Many of Seborga’s “streets” are little more than covered passageways or narrow gaps between buildings.

We tried asking various locals why Seborga seems to be overrun with cats, but the most common response was, essentially, “Cats? Hmmmm — now that you mention it, there are a lot of cats around here, but I never really paid them much mind.” It seems that Seborga’s catfulness was not intentional; it’s just one of those things that happens by accident over time when no one is paying attention.

Crumbling medieval walls provide plenty of convenient perches.

Seemingly every household in Seborga has at least one cat; cats peer out from windows, perch on window sills, rub up against visitors. Several “community cats” hang out in the town square, not quite wild but not quite the property of any one owner either. And feral cats prowl the dark recesses of town before returning home to the huge feral colony just outside the ancient town walls.

Even outside the city center, the sylvan lanes of “suburban” Seborga are claimed by numerous friendly cats.

The nation’s only mini-supermarket, just off the central plaza, has two rooms: the main area for human food — and a small room at the back devoted entirely to cat food and other pet products.

A member of the black-and-white family poses for photos outside a souvenir shop in the central piazza.

Seriously, though: Is Seborga really a separate country?

A little Italian history will clear things up:

Prior to 1861, there was no nation of Italy; the entire Italian peninsula was a motley quilt of independent city-states and rival mini-republics. A chaotic period of wars and treaties in the mid-19th century finally forged the nation of Italy from these scattered parts — with a couple of notable exceptions. Most famous among these are the Vatican, an enclave inside Rome that retained its status as an independent state; and San Marino, the only secular city-state that officially managed to avoid becoming incorporated into the new nation of Italy in 1861.

While a cousin surveys the scene from a nearby balcony, next to the distinctive blue-and-white flag of Seborga.

Seborga was originally founded as Castrum Sepulchri during the late Roman Empire. During the Middle Ages, though, it fell under the control of a local feudal lord, who gave the town in its entirety to a Benedictine monastery. The monastery’s abbot became the official prince of the town, which was then recognized by the Holy Roman Empire in the 11th century as an independent city-state — just like Pisa and Genoa and Florence and all the other city-states in and around the Italian peninsula.

In 1666, still independent, Seborga founded a mint and issued its own legal currency, called the Luigino.

At the original entrance to town — a fortified gate in the medieval city walls — a Seborgan cat grooms himself, unconcerned with history.

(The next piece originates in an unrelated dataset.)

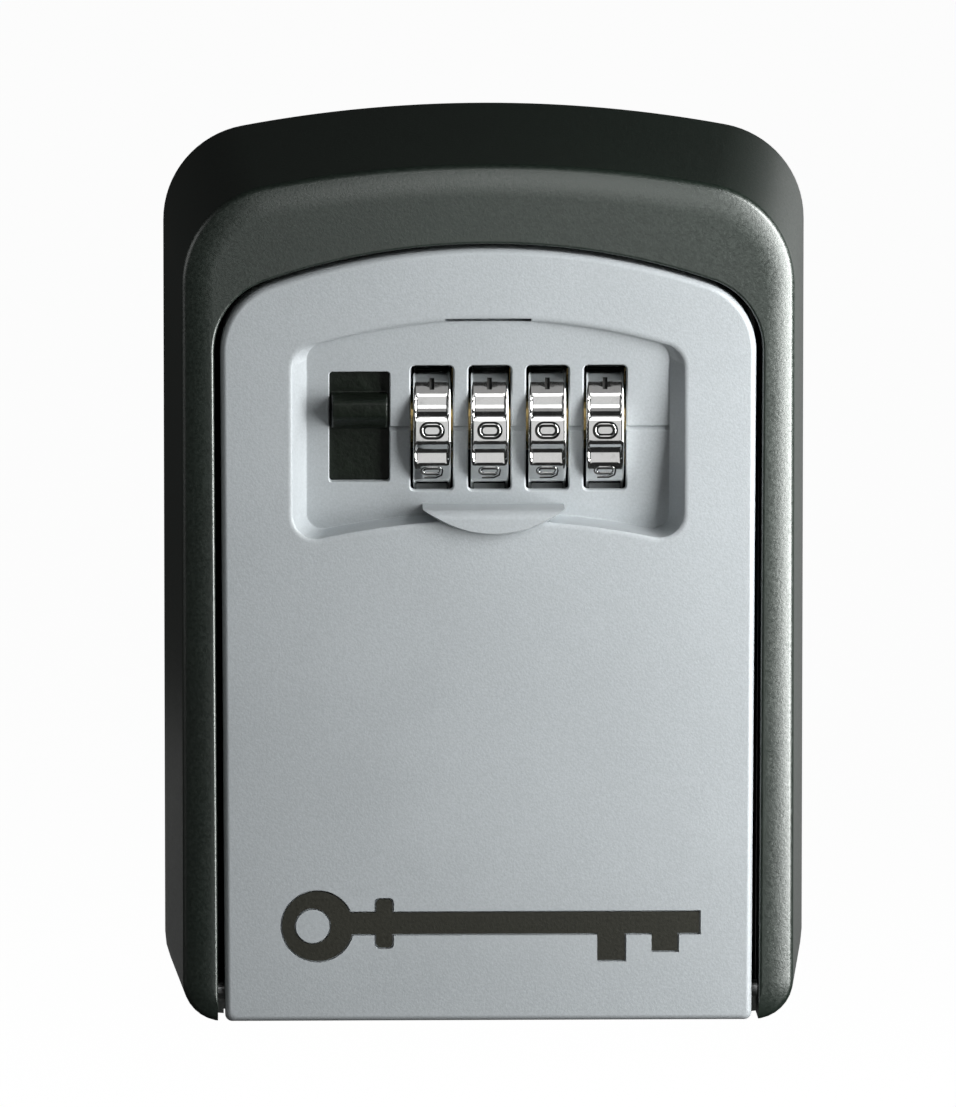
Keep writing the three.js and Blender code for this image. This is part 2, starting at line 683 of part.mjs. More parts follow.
// Sleeve that turns with its dial, with a code disc whose gates let the latch teeth drop in.
function codeSleeve(name, x) {
  const disc = x + DIAL_WIDTH / 2 + CODE_DISC_GAP;
  const hub = rodAlongX(SLEEVE_HUB_R, x - 3.2, disc + 0.1, DIAL_DEPTH, DIAL_Z, 28);
  const boss = rodAlongX(3, disc, x + 4.1, DIAL_DEPTH, DIAL_Z, 20);
  const plate = rodAlongX(CODE_DISC_R, disc, disc + CODE_DISC_THICKNESS, DIAL_DEPTH, DIAL_Z, 36);
  const gate = block(
    [disc - 1, disc + CODE_DISC_THICKNESS + 1],
    [DIAL_DEPTH - GATE_WIDTH / 2, DIAL_DEPTH + GATE_WIDTH / 2],
    [DIAL_Z + GATE_BOTTOM_R, DIAL_Z + CODE_DISC_R + 1],
  );
  const opposite = gate.translate([0, 0, -2 * DIAL_Z]).mirror([0, 0, 1]);
  const key = block(
    [disc - CODE_DISC_GAP - KEY_LENGTH, disc + 0.2],
    [DIAL_DEPTH + SLEEVE_HUB_R - 0.4, DIAL_DEPTH + KEY_TOP_R],
    [DIAL_Z - KEY_WIDTH / 2, DIAL_Z + KEY_WIDTH / 2],
  );
  const bore = rodAlongX(SLEEVE_BORE_R, x - 5, x + 6, DIAL_DEPTH, DIAL_Z);
  return named(name, cutAll(addAll(hub, [boss, plate, key]), [gate, opposite, bore]), BRASS);
}

function dialShaft() {
  return named("dial_shaft", rodAlongX(SHAFT_R, SHAFT_LEFT, SHAFT_RIGHT, DIAL_DEPTH, DIAL_Z), STEEL);
}

function ringAlongX(outer, inner, fromX, toX) {
  const hole = rodAlongX(inner, fromX - 1, toX + 1, DIAL_DEPTH, DIAL_Z);
  return rodAlongX(outer, fromX, toX, DIAL_DEPTH, DIAL_Z).subtract(hole);
}

// Open retaining clip on the end of the shaft.
function shaftClip() {
  const mouth = block([20, 30], [DIAL_DEPTH, DIAL_DEPTH + 4], [DIAL_Z - 1.1, DIAL_Z + 1.1]);
  return named("shaft_clip", ringAlongX(2.8, SHAFT_R + 0.06, 23.95, 24.55).subtract(mouth), STEEL);
}

class Helix extends THREE.Curve {
  constructor(radius, length, turns) {
    super();
    Object.assign(this, { radius, length, turns });
  }

  getPoint(t, target = new THREE.Vector3()) {
    const angle = 2 * Math.PI * this.turns * t;
    return target.set(this.radius * Math.cos(angle), this.radius * Math.sin(angle), this.length * t);
  }
}

function coil(radius, wire, length, turns) {
  const section = new THREE.Shape(arcPoints(0, 0, wire / 2, 0, 2 * Math.PI, 8).slice(1)
    .map(([x, y]) => new THREE.Vector2(x, y)));
  return new THREE.ExtrudeGeometry(section, {
    steps: turns * 12,
    extrudePath: new Helix(radius, length, turns),
    bevelEnabled: false,
  });
}

// Return spring that pushes the stack of sleeves back towards the reset lever.
function shaftSpring() {
  const geometry = coil(2.05, 0.4, 1.9, 3);
  geometry.rotateY(Math.PI / 2);
  geometry.translate(20.35, -DIAL_DEPTH, DIAL_Z);
  return named("shaft_spring", solid(geometry), STEEL);
}

// Leaf spring with a tongue and a rounded nib under each dial.
function detentSpring() {
  const base = block([-10.2, 18.2], [12.2, 16], [9.6, 10.1]);
  const tongues = DIAL_X.map((x) => {
    const leaf = block([x - 1.8, x + 1.8], [15.8, 24], [9.6, 10.1]);
    const nib = rodAlongX(1, x - 1.8, x + 1.8, DIAL_DEPTH, 10, 16);
    const under = block([x - 3, x + 3], [DIAL_DEPTH - 2, DIAL_DEPTH + 2], [8, 9.6]);
    return leaf.add(nib).subtract(under);
  });
  return named("detent_spring", addAll(base, tongues), STEEL);
}

// Lever behind the dials: pushed sideways, it slides the sleeves out of their dials so the code can be changed.
function resetLever() {
  const { left, right, halfHeight, padDepth, tipDepth, padLeft, bossEnd, bossR } = LEVER;
  const span = [DIAL_Z - halfHeight, DIAL_Z + halfHeight];
  const arm = block([left, right], [padDepth[0], tipDepth], span);
  const pad = block([padLeft, right], padDepth, span);
  const boss = rodAlongX(bossR, left + 0.2, bossEnd, DIAL_DEPTH, DIAL_Z);
  const hole = rodAlongX(SHAFT_R + 0.3, left - 1, bossEnd + 1, DIAL_DEPTH, DIAL_Z);
  return named("reset_lever", addAll(arm, [pad, boss]).subtract(hole), STEEL);
}

// ---- slider and latch ----

function releaseSlider() {
  const { halfWidth, bottom, top, thickness } = SLIDER_PLATE;
  const rear = -SLIDER_WEB - 0.15 - thickness;
  const front = -SLIDER_WEB - 0.15;
  const plate = block([SLIDER_X - halfWidth, SLIDER_X + halfWidth], [rear, front], [bottom, top]);
  const ridge = barAlongX([
    [front - 0.5, -0.4],
    [0.9, 0.1],
    [2.6, 1.9],
    [2.9, 2.3],
    [2.9, 3.9],
    [2.5, 4.3],
    [front - 0.5, 4.3],
  ], SLIDER_X - 3.55, SLIDER_X + 3.55);
  const tailDepth = DIAL_DEPTH - 1.5 - floorDepth(WINDOW_Z);
  const tail = block([SLIDER_X - 2.5, SLIDER_X + 0.5], [tailDepth, rear + 0.3], [-0.5, 2.3]);
  return named("release_slider", ontoFloor(addAll(plate, [ridge, tail])), BLACK_PLASTIC);
}

function latchOutline() {
  const nose = 1.2;
  return [
    [ARM.left, ARM.bottom],
    [ARM.right, ARM.bottom],
    [ARM.right, LATCH_BAR_BOTTOM],
    [20, LATCH_BAR_BOTTOM],
    [20, 29],
    [24, 29],
    [24, LATCH_BAR_TOP - 2.5],
    [21.5, LATCH_BAR_TOP],
    [BOLT_HALF_WIDTH, LATCH_BAR_TOP],
    [BOLT_HALF_WIDTH, BOLT_TOP - nose],
    [BOLT_HALF_WIDTH - nose, BOLT_TOP],
    [nose - BOLT_HALF_WIDTH, BOLT_TOP],
    [-BOLT_HALF_WIDTH, BOLT_TOP - nose],
    [-BOLT_HALF_WIDTH, LATCH_BAR_TOP],
    [ARM.left, LATCH_BAR_TOP],
  ];
}

// Flat latch: bolt nose at the top, teeth over the code discs and an arm down to the slider.
function latchPlate() {
  const faces = [DIAL_DEPTH - LATCH_THICKNESS / 2, DIAL_DEPTH + LATCH_THICKNESS / 2];
  const through = [faces[0] - 1, faces[1] + 1];
  const teeth = DIAL_X.map((x) => {
    const centre = x + DIAL_WIDTH / 2 + 1.275;
    return block([centre - TOOTH_WIDTH / 2, centre + TOOTH_WIDTH / 2], faces, [TOOTH_TIP, LATCH_BAR_BOTTOM + 0.5]);
  });
  const tailHole = block([SLIDER_X - 2.9, SLIDER_X + 0.9], through, [21.4, 25.5]);
  const guideSlots = GUIDES.map(({ x, z }) => prism(
    roundedRectangle(GUIDE_R + 0.25, (SLIDER_TRAVEL + 0.8) / 2 + GUIDE_R, 1.2, x, z + SLIDER_TRAVEL / 2),
    ...through,
  ));
  const plate = addAll(prism(latchOutline(), ...faces), teeth);
  return named("latch_plate", cutAll(plate, [tailHole, ...guideSlots]), STEEL);
}

// Push-on clip that keeps the latch on its guide post.
function latchClip(name, { x, z }) {
  const depth = [DIAL_DEPTH - LATCH_THICKNESS / 2 - 0.9, DIAL_DEPTH - LATCH_THICKNESS / 2 - 0.3];
  const disc = rodAlongY(2.5, ...depth, x, z);
  return named(name, disc.subtract(rodAlongY(GUIDE_R + 0.06, depth[0] - 1, depth[1] + 1, x, z)), STEEL);
}

function latchSpring() {
  const geometry = coil(2, 0.5, 9.2, 5);
  geometry.translate(SLIDER_X - 1.9, -DIAL_DEPTH, 2.35);
  return named("latch_spring", solid(geometry), STEEL);
}

// ---- assembly ----

const assembly = new THREE.Group();
assembly.name = "key_lock_box";

const housing = new THREE.Group();
housing.name = "housing";
housing.add(bodyShell(), hingePin());

const door = new THREE.Group();
door.name = "door";
door.add(doorPanel(), keyEmblem(), mechanismCover());
SCREW_Z.forEach((z, row) => [-SCREW_X, SCREW_X].forEach((x, column) => {
  door.add(coverScrew(`cover_screw_${2 * row + column + 1}`, x, z));
}));

const lock = new THREE.Group();
lock.name = "lock";
lock.add(dialShaft(), shaftClip(), shaftSpring(), detentSpring(), resetLever());
DIAL_X.forEach((x, i) => {
  lock.add(dial(`dial_${i + 1}`, x), codeSleeve(`code_sleeve_${i + 1}`, x));
});

const release = new THREE.Group();
release.name = "release";
release.add(releaseSlider(), latchPlate(), latchSpring());
GUIDES.forEach((guide, i) => release.add(latchClip(`latch_clip_${i + 1}`, guide)));

door.add(lock, release);
assembly.add(housing, door);

export default assembly;
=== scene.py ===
import math

import bmesh
import bpy
from mathutils import Matrix, Vector


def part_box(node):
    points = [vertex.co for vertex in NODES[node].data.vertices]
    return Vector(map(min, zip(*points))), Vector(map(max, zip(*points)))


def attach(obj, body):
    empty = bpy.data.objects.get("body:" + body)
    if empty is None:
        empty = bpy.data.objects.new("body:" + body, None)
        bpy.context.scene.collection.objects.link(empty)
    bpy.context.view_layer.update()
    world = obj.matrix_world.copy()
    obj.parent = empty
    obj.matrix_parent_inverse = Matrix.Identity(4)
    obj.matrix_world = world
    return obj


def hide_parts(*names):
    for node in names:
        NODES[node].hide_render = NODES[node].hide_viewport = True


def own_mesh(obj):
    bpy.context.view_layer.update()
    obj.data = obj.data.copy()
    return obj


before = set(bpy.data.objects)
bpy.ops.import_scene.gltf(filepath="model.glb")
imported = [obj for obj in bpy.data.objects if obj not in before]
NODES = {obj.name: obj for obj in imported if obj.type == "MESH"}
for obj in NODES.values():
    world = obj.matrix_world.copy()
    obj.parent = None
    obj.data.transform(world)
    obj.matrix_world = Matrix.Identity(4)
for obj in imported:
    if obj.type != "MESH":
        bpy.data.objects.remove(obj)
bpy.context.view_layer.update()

# Pieces are drawn in millimetres, as (x, depth in front of the wall, height), and turned into metres
# when they are dressed in their materials.
MM = 0.001
TURN = 2 * math.pi


# ---- measures taken from the CAD frame ----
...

A turning point in Seborga’s history and the linchpin to its modern claim of continued independence came in 1748, when a treaty confirming an earlier sale of the entire region from the Duke of Savoy to the King of Sardinia listed as sold every single town and village — except Seborga. Whether this was because of an oversight or simply in recognition of its independence is lost in the mists of history. But because of this omission all subsequent treaties also failed to mention Seborga, most likely because it simply fell off the radar.

An extensive colony of feral cats lives in the bushes surrounding the ancient ramparts and survives on local rodents and the kindness of Seborga’s many gattare (cat ladies).

The culmination came in 1861 with the official Unification of the Kingdom of Italy — a treaty that listed every city-state, principality, and fiefdom ceded by the Kingdom of Sardinia to become the nation of Italy. Yet once again there was no mention of Seborga.

“What are all these humans doing here?”

Nearly a century went by and no one noticed or commented on this oversight, when finally in the late 1950s a local horticulturalist and amateur Seborga historian named Giorgio Carbone dug up the original historical documents and realized that Seborga had never officially been incorporated into Italy and was therefore still an independent sovereign state.

The national motto is Sub umbra sede (“Sit in the shade”). Don’t mind if I do!

He rallied the townspeople behind his discovery and in 1963 the citizens of Seborga voted overwhelmingly to affirm their independence. Since the original Benedictine monks were long gone, as were all the feudal lords, they decided to elect a new prince democratically, and Giorgio was the obvious choice.

The Piazza San Martino and its picturesque church are Seborga’s most photographed landmarks.

Renaming himself Prince Giorgio I, he assumed power and “ruled” beneficently over Seborga from 1963 until his death in 2009. During his reign, Seborga adopted the trappings of a separate country, with a guard post at the “border,” a ceremonial army, coins, stamps, and even a constitution. In 2010, Seborgans elected a new leader, Prince Marcello I, who presides over his royal guards, performs official ceremonies, and maintains Seborga’s claims of independence. (Even so, the guard post at the border is now empty, and all the Seborgan coins and stamps sold today at Seborga’s shops are left over from Giorgio I’s reign — no new ones have been made since. )

A 5 Luigino cent Seborgan coin.

In fact, many nations — including San Marino, most of Africa, and smaller countries around the globe — have officially recognized Seborga’s statehood. And when Marcello I travelled to London in 2011, Queen Elizabeth formally received him as a visiting head of state. Yet Seborga’s 2000 application to join the U.N. has so far received no response. Seborgans shrug and have no choice but to continue to pay Italian income tax, at least until their case finally gets a hearing.

From the vista point next to Seborga’s feral cat colony, the shores of the Mediterranean are visible in the distance.

Maybe if Seborga granted its cats citizenship, the world would finally sit up and take notice.

A typical Seborgan “street” — little more than a narrow cobblestoned alleyway.